At the institutional level, the main challenge seems to be the lack of official accreditation of the VCSE courses. So far, most courses are only accredited as electives; as long as the students are not guaranteed to receive credits for the courses they take, the interest in participating will remain low. Therefore, the integration of the VCSE courses into the curricula of the partner universities is necessary in order to make them not only accessible through the information systems used at universities but also attractive to students. Moreover, the coordination for promoting courses at partner universities needs to be channeled and handled more concisely so as to reduce promotion efforts, which sometimes do not seem very fruitful. The difficulty here is in the fact that the planning of the curriculum and courses has to be done some time in advance and the legal framework is sometimes less flexible than the one required by initiatives or projects like the VCSE. Courses of partner universities which are not integrated in the local universities’ information systems –as not part of their curriculums– are not accessible through the regular ways and thus students are not attracted enough to sign up for them.

A good example is shown by the University of Lüneburg, where the impact of integrating the VCSE courses in the curriculum has been significant; the three courses of the winter term 2008/09 are attended by more than 30 people as compared to a significantly lower number before.

At the course level, there is a need for the provision of more realistic, transparent and standardized information regarding the workload of the VCSE courses, the number and type of assignments, etc., in order to attract more students. The students need to see an additional value and benefit in taking the course, without being frightened off by lengthy course descriptions and wrong expectations. The main barriers to that are: a) the requirement to use a foreign language is usually taken to mean extra and overly demanding work and b) the non-familiarity of many students with the virtual setting often results in their perceiving it as a technical complexity rather than as a broadened means and way to study. Thus, the description of the VCSE courses should be such as to undo these negative perceptions by means of showing that what may seem as barriers are actually important benefits waiting to be gained.

When it comes to the active involvement of the students, it turned out to be an important point to give students a certain degree of responsibility and to focus on the interdisciplinary and inter-cultural components of the learning process in the course.

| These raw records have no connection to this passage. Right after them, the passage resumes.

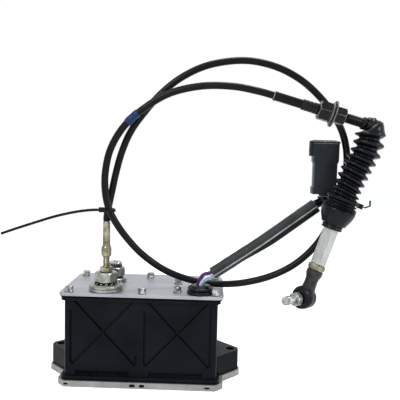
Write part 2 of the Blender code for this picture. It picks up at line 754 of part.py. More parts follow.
def build_base():
    outline = footprint(BASE_HALF_X, BASE_HALF_Y, BASE_CHAMFER, EAR_REACH, EAR_END_HALF)
    plate = make("base_plate", prism(outline, 0.0, BASE_THICK), "cast_alloy", at(0, 0, 0))
    for side in (-1, 1):
        cut(plate, rod(EAR_HOLE_RADIUS, -CUT_MARGIN, BASE_THICK + CUT_MARGIN, 20), at(side * EAR_HOLE_X, 0, 0))
    for x, width, height in BASE_MARKS:
        outline = rounded_rectangle(width / 2, height / 2, 0.6, 1)
        face = Matrix(((1, 0, 0, x), (0, 0, -1, -BASE_HALF_Y), (0, 1, 0, BASE_THICK / 2), (0, 0, 0, 1)))
        cut(plate, prism(outline, -BASE_MARK_DEPTH, CUT_MARGIN), face)
    for x, y in board_posts():
        add(plate, rod(BOARD_POST_RADIUS, BASE_THICK / 2, BASE_THICK + BOARD_POST_HEIGHT, 12), at(x, y, 0))

    reach = EAR_REACH - EAR_BLOCK_INSET
    outline = footprint(HOUSING_HALF_X + FLANGE_LIP, HOUSING_HALF_Y + FLANGE_LIP, HOUSING_CORNER,
                        reach, EAR_END_HALF - EAR_BLOCK_INSET / 2)
    gasket = make("base_gasket", prism(outline, 0.0, GASKET_THICK), "gasket", at(0, 0, GASKET_LOW))
    cut(gasket, prism(cavity_outline(), -CUT_MARGIN, GASKET_THICK + CUT_MARGIN), at(0, 0, GASKET_LOW))
    for side in (-1, 1):
        hole = rod(EAR_HOLE_RADIUS, -CUT_MARGIN, GASKET_THICK + CUT_MARGIN, 20)
        cut(gasket, hole, at(side * EAR_HOLE_X, 0, GASKET_LOW))


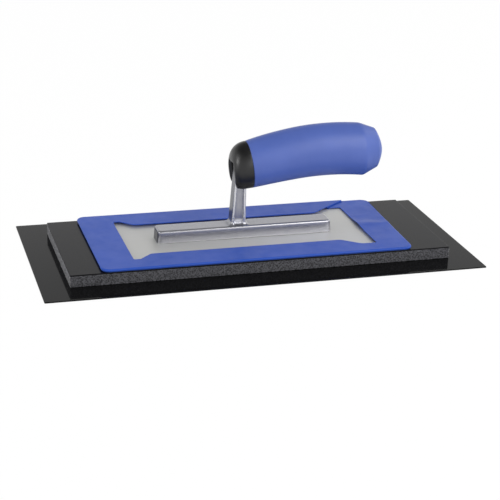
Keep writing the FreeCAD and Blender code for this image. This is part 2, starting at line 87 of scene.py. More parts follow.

However, the collaborative and communicative aspect is still the critical factor in several courses. This may be due to the e-tutors’ role, but also to the fact that too many tools were used, leading to the confusion or to excessive demands of the students who then feel intimidated and lose their motivation. One means of preventing this in the future is to carefully select and apply tools for the aims laid out in the course. At the same time, the tools offered in the virtual learning environment might not be sufficient to fulfill the needs of the course design. In that case, other means can and should be used (such as webcams, video conferences, etc.).

In non-collaborative settings, the learning processes depend mostly on individual students who need to be motivated through other channels. The chat room and discussion forums seem to be less used if a direct need for completing the course successfully is missing, as in the Graz course and in CORSUS (UOM). However, even in the non-collaborative settings students can still be active on an individual basis, and this means that the course designers should always focus on relevant, real-life, authentic tasks and examples.

Another strong point, which has not yet been given its due significance, is to give the students’ work some form of public recognition by creating an online publishing environment and presenting best practice examples. This is a factor, which can also be highly relevant for future activities with regards to regional actors (see chapter 5).